3. In the case of the water molecule, can one of these lone pairs be thought of as the electrons within 2s2, with the other lone pair being thought of as the electrons within 2px2? Likewise I'm wondering about the ammonium molecule, and whether I can think of the one lone pair on the N atom as being the electrons in the 2s2 orbital? If I were to ask about O2, would it be that one of the lone pairs is from 2px2, and the other lone pair is from 2s2?

Isn't simplier to imagine two lone pairs in H₂O as two sp₃ oxygen hybrydized atomic orbitals? (of course it's simplification)

As of O₂ - no, both pairs are 2s atomic orbitals.

[mjc123]

Correction, I should have said the 4f elements are the lanthanides. Actinides are 5f!
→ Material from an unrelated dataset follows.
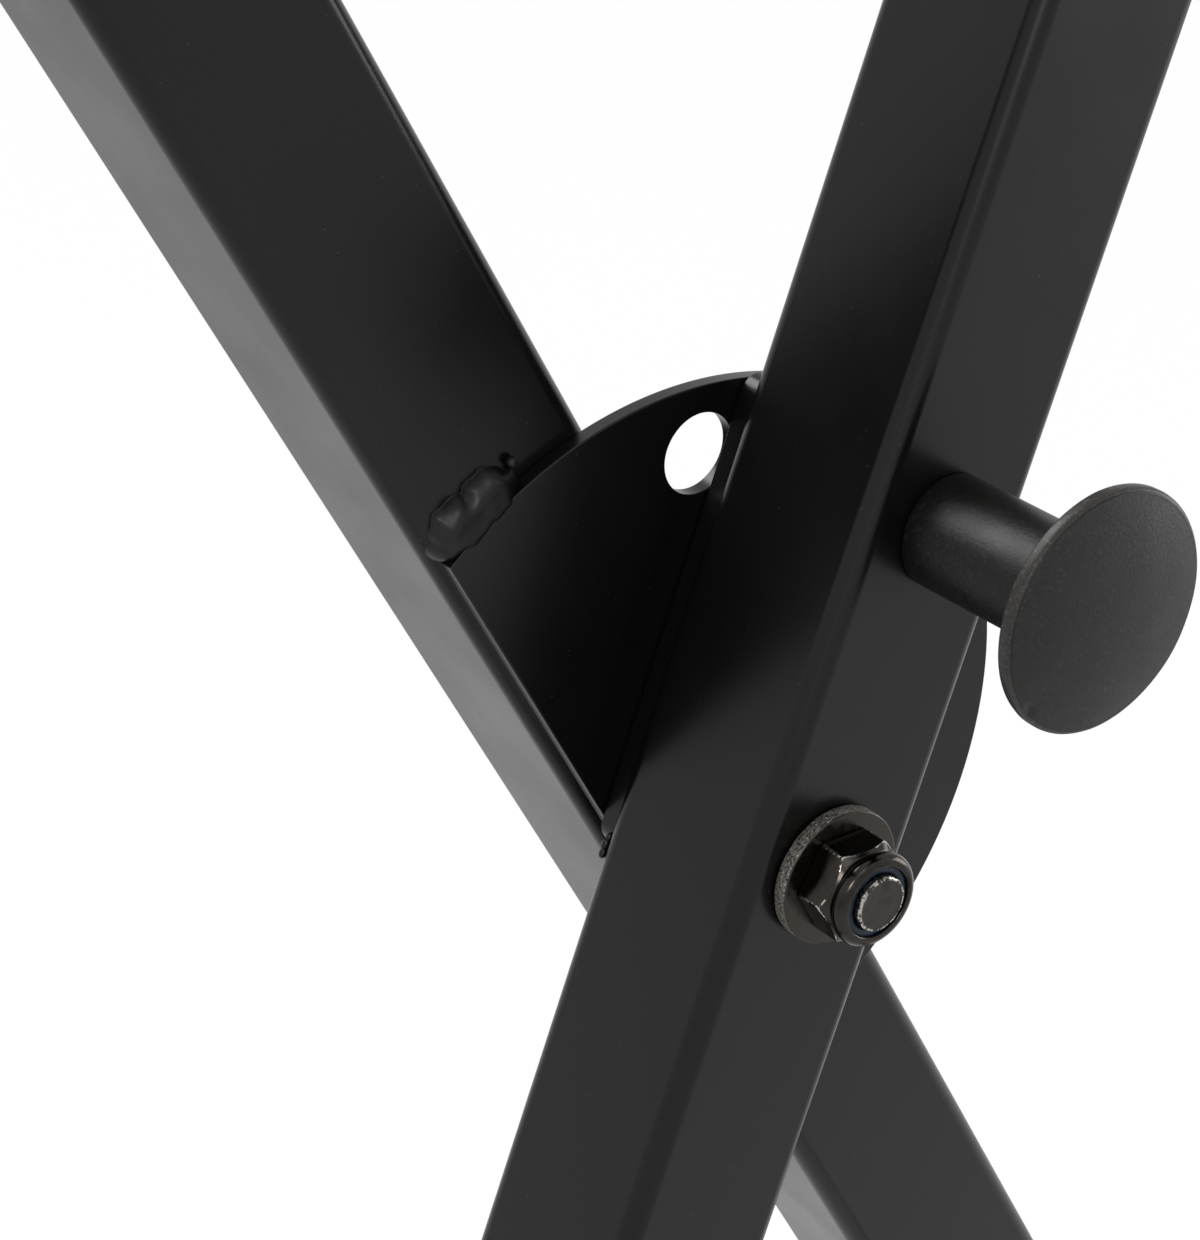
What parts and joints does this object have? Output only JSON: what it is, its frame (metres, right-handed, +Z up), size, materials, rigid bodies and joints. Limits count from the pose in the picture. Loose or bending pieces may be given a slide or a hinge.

D'oh!

[PicturesOfLilly]

Thanks for taking the time to answer

4. Where do you get the extra electron for C and F? For Cr and Cu it comes from the 4s orbital, which has 1 electron rather than 2, e.g. Cu is 4s¹ 3d¹⁰ rather than 4s² 3d⁹.

I understand, but shouldn't Fluorine be [1s², 2s¹, 2p⁶]? Do you see what I mean?

[mjc123]

The electron configurations of the transition metals result from 4s and 3d being very close in energy, so the energy required to promote from 4s to 3d is compensated by the stabilisation of a full or half-full 3d subshell. There is a bigger energy difference between 2s and 2p in the first-row elements, so 2s¹ 2p⁶ is definitely higher energy than 2s² 2p⁵.

[PicturesOfLilly]

3. Yes, you can say that the lone pair in nitrogen is in the 2s orbital (as per the Aufbau principle). However, we like to say that the 2s orbitals and the 2p orbitals hybridize to form four sp3 hybridized orbitals where one of the sp3 orbitals contain a lone pair. Similarly, with oxygen you also achieve four sp3 hybridized orbitals where two contain lone pairs, but you could say that the lone pair is contained in 2p_x if you wanted to (as this is the case in elemental oxygen).

But which is it? Is it black or white? It's easier for me to think of it as if these electrons are from the 2s orbital, as they are closer to the nucleus and wouldn't be involved in bonding.